The policeman recounted how a multi-national force tried to deter heavily-armed Albanians who were rapidly burning down Caglavica and marching on Gracanica. Some 5,000-6,000 rioters were “…lined up with rows of Molotov cocktails prepared beforehand. [They had] AK-47’s, heavy machine guns, hand grenades, pistols, hunting rifles, farm tools, knives, rocks, you name it. We were ordered not to fire.”
Further, he added, “the Indian policemen, who were facing the worst of it at the front, were asking for permission to use rubber bullets. That permission was not granted at the time. The ground commander thought that we could deter the mob with our presence alone. But with the use of firepower we could have driven them back, thus saving a lot of houses.”
In the end, not even a powerful water cannon proved sufficient to disperse the mob: it was only when an Albanian bore down on the peacekeepers in a dump truck, with the intent of running them over, was one policeman forced to disobey orders and shoot the man in order to save the contingent. The Albanians, who had felt it their right to act with impunity, were stunned: “the crowd went silent when they saw that he was dead,” recounted the Texan. “Now we’re probably going to have a new monument go up somewhere in Pristina, for this latest hero of the national cause.”

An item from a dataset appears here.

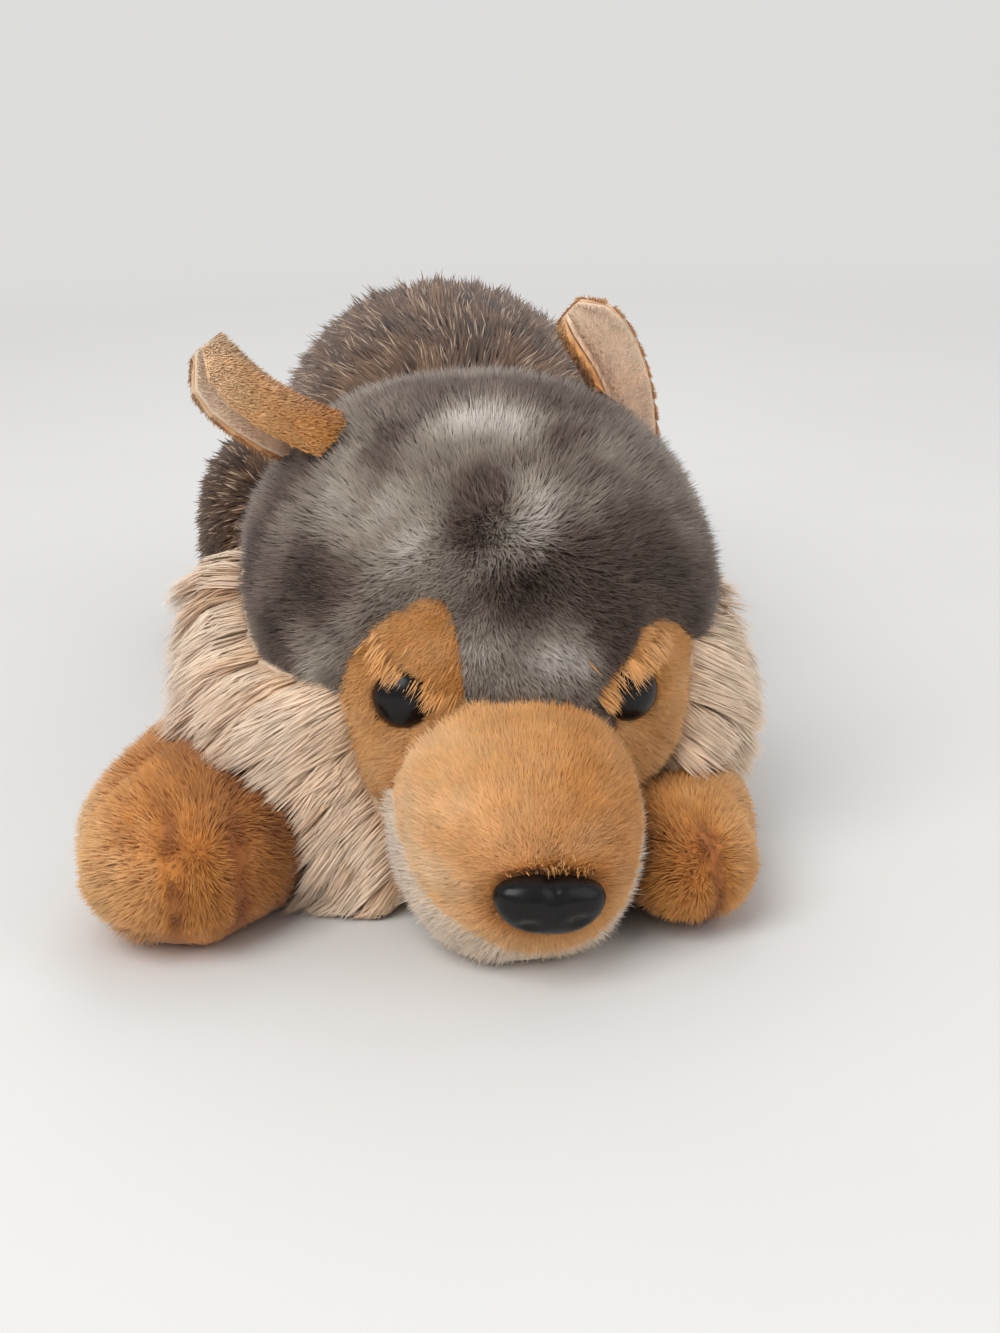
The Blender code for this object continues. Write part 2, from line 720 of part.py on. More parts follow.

Now, three years later and with independence for the restive Albanian majority still deferred, the UN is predictably panicking. But in its bid to prevent the creation of such future ‘martyrs’ by disarming itself, the international mission has perhaps just signed up for its own martyrdom in the line of duty.
No wonder that front-line riot-control duty, formerly the domain of Eastern Europeans, has been assigned to Indians and other purportedly “expendable” third-world contingents. After all, they should have no trouble adapting to the new rules. They already know how it is to keep the peace with barrels empty.